The biggest obstacle remains the Irish border, with the EU impatient that the UK has yet to put forward proposals that would effectively allow Northern Ireland to remain in the single market indefinitely.
But it is also demanding Ms May drop her insistence that her plan to keep the whole UK within the EU’s customs territory must be temporary, if the “backstop” proves necessary – which the spokesman insisted she would not do.
In a further sign of No 10’s caution about the rate of progress, plans for Dominic Raab, the Brexit secretary, to hold further talks in Brussels with Michel Barnier, the EU’s negotiator, appear to have been shelved.
Ministers have always insisted that the “future framework” – a non-binding agreement on future trade – must be detailed, if MPs are to sign over the £39bn “divorce bill” in return.
However, it was the first time No 10 had applied the tougher test of “precise” – another major stumbling block, given the EU has comprehensively rejected the prime minister’s Chequers plan.
In the absence of agreed long-term proposals for customs tariffs and access to the single market, it is increasingly likely that the future framework will be vague.
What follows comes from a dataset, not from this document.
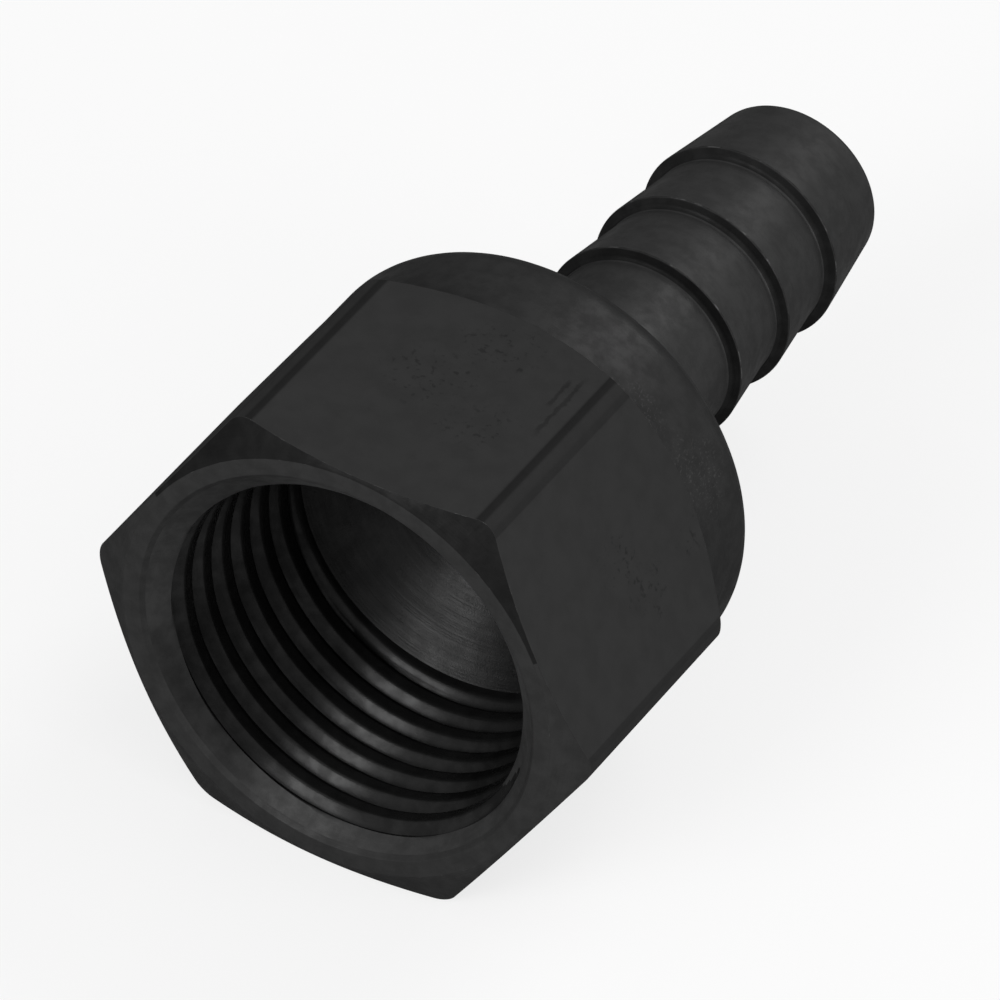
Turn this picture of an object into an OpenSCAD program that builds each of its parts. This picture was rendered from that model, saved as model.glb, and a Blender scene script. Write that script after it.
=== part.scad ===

It is only 10 days until the 18 October summit which, for so long, was seen as the deadline in for a withdrawal agreement, to allow ratification in both London and Brussels.
For some time, it has been apparent that an emergency summit in November is the earliest possible date for a deal – but the EU has insisted the UK produce workable proposals on the Irish border by next week.
Privately, Downing Street believes the EU’s optimism is a device to wring further concessions – by creating the expectation that an agreement is near.
Meanwhile, the prime minister faces the wrath of both pro-Brexit Tories and the Democratic Unionist Party if she waters down her stance on the backstop.